In preparation for this interview, I actually dug out those notes for the first time in over a decade. I could probably publish like a Silmarillion-like work for my werewolves if I wanted to. I sketched out that much lore, and it kind of rattles around in my brain from time to time. That’s how Devil’s Row came to be, and I was happy to show a little more of my world in a second book.
Rites of Extinction feels like such a different beast of a book versus your other work, and I was a bit disturbed at times reading (which is a good thing). Can you discuss your approach to that story and the inspirations behind it, especially since it has this really great hook of a mother looking for knowledge and revenge, but it becomes so much more than that along the way?
Matt Serafini: That’s a fantastic compliment, thank you! Rites of Extinction is probably the only (published) book I’ve written that came out exactly as I intended. I mean, in terms of what I envisioned before writing, not just story, but also tone and style. Once finished, I looked back and thought, Yeah, that’s it. Exactly what I wanted.
I’m not entirely sure where it came from, honestly. Obviously, it’s commenting on parenthood, which was something I had spent the last few years prior to writing it adjusting to. And while I love being a dad, one of the things that you have to come to terms with is that your life is no longer 100% your own. You’re making sacrifices every day for your children and that’s just what you’ve signed up for. So, all of that realization got funneled into what is, admittedly, a very dark and strange story about a detective searching out her daughter’s killer… and the unexpected direction that story takes.
Except it’s darker than that because a lot of my fiction is how I channel my fears and anxieties. The stories in the news that always get me are when you have young people committing some awful crime and then the reporters go and talk to their parents who have no idea any of it was happening. And I can’t help it, it makes me look at my kids and I think, God, please let me be able to see the warning signs. That’s where the rest of Rites of Extinction comes from.
You’ve explored slashers, werewolves, creatures in the sea, and other threats in your work—is there a certain subgenre of horror fiction you’d love to explore?
Matt Serafini: If I am lucky enough to be able to keep doing this, then I hope to ultimately have explored every subgenre to some extent. I also wouldn’t mind going back and revisiting some of the areas I’ve already explored. Werewolves and slashers are probably my greatest loves in terms of subgenres, and so I think I’m always a little tempted to see what else I can say there.
What’s the biggest lesson you’ve learned throughout the process of writing your novels over the years, and are you planning to work on any more fiction in the near future?
Matt Serafini: A writing career is an incredibly personal journey and you’ve got to stay true to yourself while walking the path. I think my earliest years of writing were me trying to locate my voice. Really hone in on a style, as well as the stories I wanted to tell. When I look back at my first decade of work as an author, all I see are the things I should’ve done differently.
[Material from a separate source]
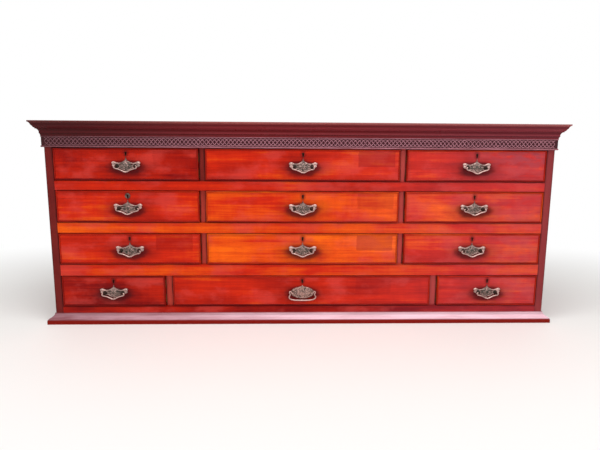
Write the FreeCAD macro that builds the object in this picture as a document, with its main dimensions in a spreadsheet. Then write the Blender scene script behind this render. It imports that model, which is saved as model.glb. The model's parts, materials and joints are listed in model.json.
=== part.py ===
"""Tabletop chest of twelve small drawers, such as holds printer's type: mahogany carcase,
moulded plinth and cornice, dovetailed drawers with brass drop handles and half-mortise locks.

Millimetres. +X is to the right, +Y to the back, +Z up. The origin is on the table, under the
middle of the overall box.
"""
import FreeCAD, Part
import math
import os

import Sketcher

doc = FreeCAD.newDocument("type_case_cabinet")
sheet = doc.addObject("Spreadsheet::Sheet", "Sizes")

# ---------------------------------------------------------------- driving dimensions

DRIVING_SIZES = {
    # carcase
    "carcase_width": 1100.0,
    "carcase_depth": 380.0,
    "end_thickness": 16.0,
    "top_thickness": 18.0,
    "bottom_thickness": 12.0,
    "housing_depth": 6.0,
    "back_thickness": 8.0,
    "back_rebate": 8.0,
    "back_lap": 6.0,
    # front, from the table up
    "plinth_height": 22.5,
    "bottom_rail_reveal": 14.5,
    "bottom_rail_foot": 6.0,
    "bottom_rail_depth": 19.0,
    "opening_height": 70.5,
    "lower_rail_height": 25.5,
    "middle_rail_height": 23.0,
    "upper_rail_height": 20.5,
    "frieze_height": 30.0,
    "cornice_height": 24.0,
    "rail_depth": 45.0,
    "rail_tenon_length": 8.0,
    "rail_tenon_shoulder": 4.0,
    # uprights between the drawers
    "divider_width": 12.5,
    "divider_spacing": 437.0,
    "wide_divider_width": 15.5,
    "wide_divider_spacing": 595.0,
    "divider_setback": 6.0,
    "divider_tenon_height": 6.0,
    "divider_tenon_shoulder": 3.0,
    "runner_width": 20.0,
    "guide_height": 18.0,
    # mouldings: how far each stands out from the carcase
    "plinth_projection": 14.0,
    "plinth_edge": 7.0,
    "plinth_round_out": 8.4,
    "plinth_round_height": 6.5,
    "plinth_round_radius": 8.0,
    "plinth_hollow_radius": 12.0,
    "plinth_fillet": 2.0,
    "plinth_fillet_height": 1.5,
    "frieze_projection": 3.5,
    "frieze_bead_radius": 1.7,
    "cornice_projection": 21.0,
    "cornice_fascia": 3.0,
    "cornice_fillet": 1.5,
    "cornice_foot_step": 2.3,
    "cornice_foot_height": 2.0,
    "cornice_cove_step": 6.2,
    "cornice_cove_drop": 13.0,
    "cornice_cove_radius": 8.0,
    "cornice_ogee_depth": 7.0,
    "cornice_ogee_drop": 9.6,
    "cornice_ogee_radius": 7.0,
    "cornice_turn_depth": 4.0,
    "cornice_turn_drop": 4.2,
    "cornice_lip": 1.0,
    # drawers
    "front_thickness": 19.0,
    "front_side_gap": 1.2,
    "front_top_gap": 1.4,
    "front_bottom_gap": 1.3,
    "front_inset": 0.4,
    "bead_width": 3.0,
    "bead_depth": 4.0,
    "bead_proud": 1.4,
    "side_thickness": 9.0,
    "side_top_drop": 3.0,
    "drawer_back_thickness": 8.0,
    "drawer_back_inset": 5.0,
    "drawer_back_housing": 3.0,
    "drawer_back_drop": 6.0,
    "drawer_end_room": 14.0,
    "drawer_bottom_thickness": 5.0,
    "drawer_bottom_lift": 7.0,
    "groove_depth": 4.5,
    "dovetail_lap": 5.0,
    "tail_height": 15.0,
    "tail_flare": 2.5,
    # drop handles
    "handle_height": 31.5,
    "plate_thickness": 1.6,
    "plate_half_width": 31.5,
    "plate_crest": 15.0,
    "plate_shoulder": 9.0,
    "plate_wing_top": 12.0,
    "plate_keel": 11.0,
    "post_spacing": 39.0,
    "pivot_standoff": 7.5,
    "post_head_width": 4.5,
    "post_head_height": 4.8,
    "post_head_nose": 2.8,
    "post_swing_room": 0.7,
    "shank_width": 3.4,
    "shank_clearance": 0.1,
    "nut_radius": 4.2,
    "nut_thickness": 3.0,
    "pin_radius": 1.2,
    "pin_clearance": 0.06,
    "pin_bite": 3.6,
    "arm_clearance": 0.4,
    "bail_width": 2.8,
    "bail_crown": 1.9,
    "bail_thickness": 2.8,
    "bail_drop": 13.0,
    "oval_half_width": 26.0,
    "oval_half_height": 13.2,
    "oval_crest": 15.2,
    "oval_post_spacing": 43.0,
    "swan_half_width": 30.0,
    "swan_drop": 15.5,
    # locks
    "keyhole_drop": 11.0,
    "keyhole_radius": 2.1,
    "keyhole_slot_width": 2.4,
    "keyhole_slot_drop": 6.0,
    "keyhole_depth_in_case": 2.5,
    "lock_width": 44.0,
    "lock_height": 28.0,
    "lock_depth": 9.0,
    "bolt_width": 15.0,
    "bolt_height": 10.0,
    "bolt_thickness": 4.0,
    "bolt_setback": 2.0,
    "bolt_clearance": 0.2,
    "bolt_throw": 6.5,
    "mortise_clearance": 1.0,
}

for row, (alias, number) in enumerate(DRIVING_SIZES.items(), start=1):
    sheet.set(f"A{row}", alias)
    sheet.set(f"B{row}", str(number))
    sheet.setAlias(f"B{row}", alias)
doc.recompute()


class Size:
    """A length that knows its number and the spreadsheet expression that gives it."""

    def __init__(self, number, text):
        self.number = number
        self.text = text

    def __add__(self, other):
        other = size(other)
        return Size(self.number + other.number, f"({self.text} + {other.text})")

    def __sub__(self, other):
        other = size(other)
        return Size(self.number - other.number, f"({self.text} - {other.text})")

    def __mul__(self, factor):
        return Size(self.number * factor, f"({self.text} * {factor})")

    def __truediv__(self, factor):
        return Size(self.number / factor, f"({self.text} / {factor})")

    def __neg__(self):
        return Size(-self.number, f"(0 - {self.text})")

    __radd__ = __add__

    def __rsub__(self, other):
        return size(other) - self


def size(thing):
    """A Size from a Size, from the name of a cell or from a bare number."""
    if isinstance(thing, Size):
        return thing
    if isinstance(thing, str):
        return Size(float(sheet.get(thing)), f"Sizes.{thing}")
    return Size(float(thing), str(float(thing)))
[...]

And you can waste a lot of time and energy obsessing over that, or you can chalk it up to a learning experience and move on. Which is exactly what I’d recommend. I don’t think you get to experience real growth unless you do.
And don’t compare yourself to other writers. As I said, the process is a personal one. And that makes it sacred. Everybody gets to where they’re going at a different pace. Just recognize that you can always get better. Keep one ear open for constructive feedback and be open to making changes. Then, keep your head down and do the work. Don’t worry about how much work you do and when you do it. Just keep moving forward.
As for future work? Publishing moves at the speed of molasses, so there’s very little I can actually talk about right now. Lots of exciting irons in the fire, though!